10.4 If a party or Participant is in doubt whether certain information or a discussion may raise competition or antitrust concerns, it must refrain from sharing that information or continuing that discussion until it has obtained appropriate legal advice.
10.5 GASA may set additional competition compliance rules for specific meetings, groups or activities and may take any reasonable measure in response to an actual or potential breach of this Clause 10, including ending a discussion, excluding a topic from the agenda, removing a person from a meeting or Event, suspending access or terminating the relevant Agreement in accordance with these Terms.
10.6 Each party remains responsible for its own compliance with applicable competition and antitrust laws.
11. Intellectual Property
11.1 All intellectual property rights in GASA’s website (gasa.org), reports, publications, event formats, materials, recordings, trademarks, logos and other content remain vested in GASA or its licensors. Nothing in these Terms or in any Agreement transfers any intellectual property right to the other party.
11.2 Unless expressly permitted by GASA or set out in the Agreement, no party may reproduce, publish, distribute, modify or otherwise use GASA content beyond the purpose for which it was made available.
11.3 Any infringement of GASA’s intellectual property rights, or any failure to comply with the conditions governing the use of GASA content, trademarks, logos or other intellectual property under these Terms or the applicable Agreement, constitutes an immediately payable penalty of EUR 10,000 per breach, plus EUR 1,000 for each day that the breach continues, without prejudice to GASA’s right to claim performance, injunctive relief and/or full compensation for any damage actually suffered.

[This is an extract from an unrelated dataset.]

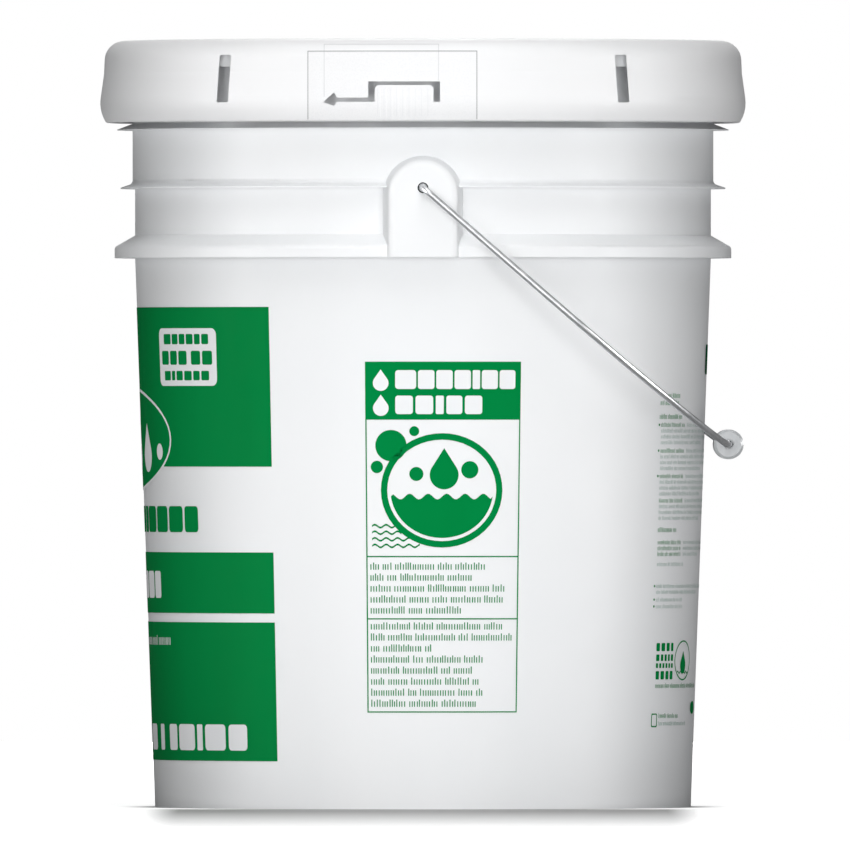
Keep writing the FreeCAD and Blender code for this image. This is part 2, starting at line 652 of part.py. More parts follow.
fill_sheet()
parts = [
    make_pail_body(),
    make_lid(),
    make_lid_gasket(),
    make_bail_wire(),
    make_bail_grip(),
]
doc.recompute()
check(parts)
os.makedirs("parts", exist_ok=True)
for item in parts:
    item.Shape.exportStep(f"parts/{item.Label}.step")
    print(item.Label, round(item.Shape.Volume), item.Shape.optimalBoundingBox(True, False))
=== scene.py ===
"""Looks of the lidded detergent pail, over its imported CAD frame: finishes, prints, light and camera.

Metres in the row frame, +Z up.  The front print faces -X, the side panel and the tear tab face -Y,
and the back print faces +X.  Print layouts are in millimetres on the unrolled wall: x runs along the
wall to the right as seen from outside, z up from the ground.
"""

import json
import math
import random

import bmesh
import bpy
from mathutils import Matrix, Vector
from mathutils.bvhtree import BVHTree
from mathutils.geometry import tessellate_polygon


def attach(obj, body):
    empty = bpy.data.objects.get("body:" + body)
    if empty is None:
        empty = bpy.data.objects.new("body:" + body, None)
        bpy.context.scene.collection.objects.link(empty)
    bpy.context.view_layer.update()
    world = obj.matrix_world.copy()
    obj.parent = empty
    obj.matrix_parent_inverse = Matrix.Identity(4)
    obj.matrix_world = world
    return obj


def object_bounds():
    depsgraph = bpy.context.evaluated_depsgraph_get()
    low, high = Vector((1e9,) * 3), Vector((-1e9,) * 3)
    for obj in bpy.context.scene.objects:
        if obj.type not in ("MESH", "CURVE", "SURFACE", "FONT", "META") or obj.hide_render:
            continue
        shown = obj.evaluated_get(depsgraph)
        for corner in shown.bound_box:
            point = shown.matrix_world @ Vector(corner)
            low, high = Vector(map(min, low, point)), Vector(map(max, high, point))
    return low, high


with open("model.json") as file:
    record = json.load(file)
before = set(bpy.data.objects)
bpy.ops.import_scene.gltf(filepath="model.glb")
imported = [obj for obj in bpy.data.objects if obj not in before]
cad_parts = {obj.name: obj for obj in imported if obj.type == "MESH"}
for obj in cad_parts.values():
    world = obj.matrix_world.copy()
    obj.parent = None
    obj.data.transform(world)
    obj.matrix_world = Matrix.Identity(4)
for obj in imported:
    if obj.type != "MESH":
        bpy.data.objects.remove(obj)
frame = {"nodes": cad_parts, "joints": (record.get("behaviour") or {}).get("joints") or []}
cad_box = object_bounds()

MM = 0.001
# FILM_LIFT lifts the films of painted shade as well as the ink
FILM_LIFT = 0.12 * MM        # the first film of ink, out from its surface
INK_STEP = 0.07 * MM        # each further film, out from the one below
COLUMN = math.radians(1.5)  # widest flat column of a film bent round the wall
FRONT, SIDE, BACK = math.radians(180), math.radians(-90), math.radians(0)

PAIL = frame["nodes"]["pail_body"]
LID = frame["nodes"]["lid"]
PIVOT = [joint for joint in frame["joints"] if joint["name"] == "bail_swing"][0]["pos_m"]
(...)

11.4 The other party grants GASA a non-exclusive, royalty-free right to use, reproduce and publish its name, logo, brief descriptive information and other materials provided to GASA, for the purposes for which they were provided and in connection with the relevant cooperation. This right includes use in GASA’s communications and publicity, including on GASA’s website, in reports, publications, event materials, presentations, newsletters and social media.
11.5 GASA may continue to use and retain such references and materials after the end of the relevant cooperation to the extent reasonably necessary for archival, historical, reporting or reference purposes, including to indicate that the other party was a former member, partner, sponsor or participant. GASA will use such materials in good faith and with due care and will take any timely and reasonable objection by the other party into account.
12. Liability
12.1 GASA is only liable for direct damage suffered by the other party to the extent that such damage is the result of GASA’s wilful misconduct or gross negligence.

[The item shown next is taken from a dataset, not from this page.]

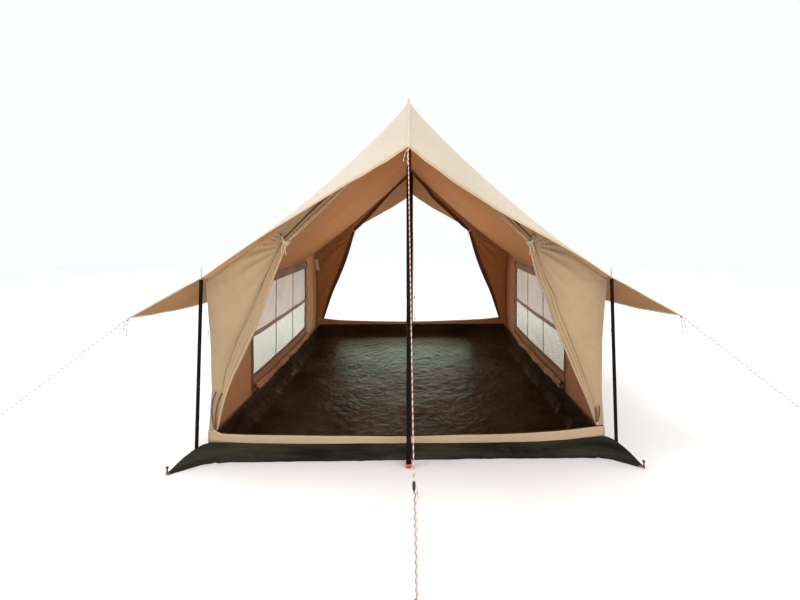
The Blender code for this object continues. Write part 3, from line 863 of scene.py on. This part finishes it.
def make_zips(name, side, end):
    """The zips' ends, open along the foot of a gathered cloth, with a slider in the corner."""
    lines = ZIPS["left"] if side < 0 else ZIPS["right"]
    parts = []
    for line in lines:
        flat = evenly(through(line, 60), 40)
        path = [
            (side * x, end * (GABLE_Y + 0.012 + 0.010 * sin(pi * k / 39)), z) for k, (x, z) in enumerate(flat)
        ]
        parts.append(tape("zip", path, *GABLE_ZIP, "dark_tape", (1, 0, 0.2)))
    joined(f"{name}_zips", parts)
    x, z = lines[0][-1]
    at = np.array([side * x, end * (GABLE_Y + 0.020), z + 0.004])
    capsule(f"{name}_slider", at - (side * 0.007, 0, 0.002), at + (side * 0.009, 0, 0.003), 0.0042, "ivory")


def make_door(side_name, side, end_name, end):
    rows = door_rows(side, end)
    name = f"{end_name}_{side_name}"
    tones = ("gable", "inside", "gathered", "shade", "shade", "shade")
    door = sheet(f"{name}_gable_cloth", rows, tones, GABLE_T, flip=side * end > 0)
    over = rows.shape[1] - 1
    first = PANEL_COUNT - 1
    # Painted shade: the band above the tie gets the darker gathered tone outside and the shade tone inside,
    # and the far part of each rear roll gets the shade tone on both faces
    for face in door.data.polygons:
        row, column = divmod(face.index, over)
        if end > 0 and column >= first + 0.60 * ROLL_COUNT:
            face.material_index = 4
        elif column >= first and row >= LOW_COUNT - 1:
            face.material_index = 2
    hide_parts(f"{name}_door")
    inner = first + int(0.66 * ROLL_COUNT)
    hem = tape(
        f"{name}_gable_hem", rows[2:-2, inner] + (0, end * 0.0005, 0), *GABLE_HEM,
        "binding" if end < 0 else "shade", rows[2:-2, inner + 2] - rows[2:-2, inner - 2],
    )
    make_tie(name, side, end, (EDGE_LOW[side_name] if end < 0 else REAR_EDGE_LOW)[-1])
    if end < 0:
        make_zips(name, side, end)


# Side walls, windows and curtains

def side_x(y):
    return WALL_X - WALL_BOW * (1 - (np.asarray(y, float) / GABLE_Y) ** 2)


def wall_points(side, y, z, out=0.0):
    """Points on a side wall's outer face, with its creases."""
    y, z = np.broadcast_arrays(np.asarray(y, float), np.asarray(z, float))
    place = xyz(side * 3.0, y, z * 1.5)
    x = side_x(y) - 0.003 + 0.0045 * rough(place, 1.6, 5) + 0.0012 * rough(place, 7.0, 6, 2)
    for end in (-1, 1):
        x = x + 0.004 * fan(y, z, (end * 1.5, 1.25), 9, 0.35, end)
        x = x + 0.003 * fan(y, z, (end * 1.5, 0.11), 9, 0.30, end)
        x = x + (corner_x(side, end, z) - WALL_X) * np.exp(-((end * y - GABLE_Y) / 0.16) ** 2)
    belly = np.exp(-(((y - 1.12) / 0.13) ** 2)) * np.sin(pi * np.clip((z - 0.2) / 0.98, 0, 1))
    x = x - 0.016 * belly + 0.005 * np.exp(-(((y - 1.30) / 0.03) ** 2))
    return xyz(side * (x + out), y, z)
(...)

12.2 To the maximum extent permitted by applicable law, GASA is not liable for any indirect or consequential damage, including loss of profit, loss of revenue, loss of business, loss of opportunity, loss of goodwill, reputational damage, loss of data, or travel and accommodation costs.
12.3 Any liability of GASA is in all cases limited to the fees paid by the other party to GASA under the relevant Agreement in the three (3) months preceding the event giving rise to the claim. If no such period applies, the aggregate liability is limited to the fees paid under the relevant Agreement.
12.4 GASA is not liable for any act, omission, statement, information or material of or by any Participant, sponsor, speaker, member, partner or other third party.
12.5 Nothing in these Terms excludes or limits liability to the extent such liability cannot be excluded or limited under applicable law.
13. Term and Termination
13.1 The term of each Agreement is set out in the Agreement. An Agreement may be entered into for the duration of the relevant performance, for a fixed term or for an indefinite term.
13.2 Unless otherwise agreed in writing, an Agreement entered into for a fixed term or for the duration of a specific performance cannot be terminated before the end of that term or completion of that performance. Article 7:408(1) of the Dutch Civil Code does not apply.
13.3 Where the Agreement provides for automatic renewal, the Agreement will renew in accordance with its terms unless it is terminated in accordance with the Agreement. Unless otherwise defined, an automatic renewal can be cancelled up to two (2) months before the renewal date.
13.4 An Agreement entered into for an indefinite term may be terminated by either party by giving at least two (2) months’ written notice, unless otherwise agreed in writing. Unless the Agreement provides otherwise, the same notice period applies to termination with effect from a renewal date.
13.5 GASA may terminate an Agreement with immediate effect, in whole or in part, if the other party:
a. fails to pay any amount due after a reminder or warning from GASA;
b. is declared bankrupt, applies for a suspension of payments, is dissolved or liquidated, or is otherwise insolvent;
c. acts in a manner contrary to GASA’s mission or values; or
d. is involved in fraud, corruption, scandal or other conduct that may reasonably harm GASA or its reputation.
13.6 If GASA terminates an Agreement under Clause 13.5, any fees already paid will not be refunded.
13.7 GASA may also terminate an Agreement for convenience by written notice. In that case, GASA will only refund any prepaid fees relating to the period after the effective termination date. GASA will not be liable for any other compensation or damages.
14. Changes to these Terms
14.1 GASA may amend these Terms from time to time.
14.2 Any amended version of these Terms will be published on GASA’s website (gasa.org/terms-conditions) and will apply from the effective date stated in that version.
14.3 If an amendment applies to an existing Agreement, GASA will give at least fourteen (14) days’ prior notice in writing, including by email, before the amendment takes effect.
14.4 If the other party does not wish to accept an amendment referred to in Clause 14.3, it may terminate the relevant Agreement with effect from the date on which that amendment takes effect, unless the amendment only reflects a minor change, a change required by law, or a change that does not materially affect the other party.
14.5 If the other party does not terminate the relevant Agreement in accordance with Clause 14.4 and continues to use GASA’s services after the effective date of the amended Terms, the other party will be deemed to have accepted those amended Terms.
15. Applicable Law and Venue
15.1 These Terms and each Agreement are governed exclusively by Dutch law.
15.2 Any dispute arising out of or in connection with these Terms or any Agreement will be submitted exclusively to the competent court in Amsterdam, the Netherlands.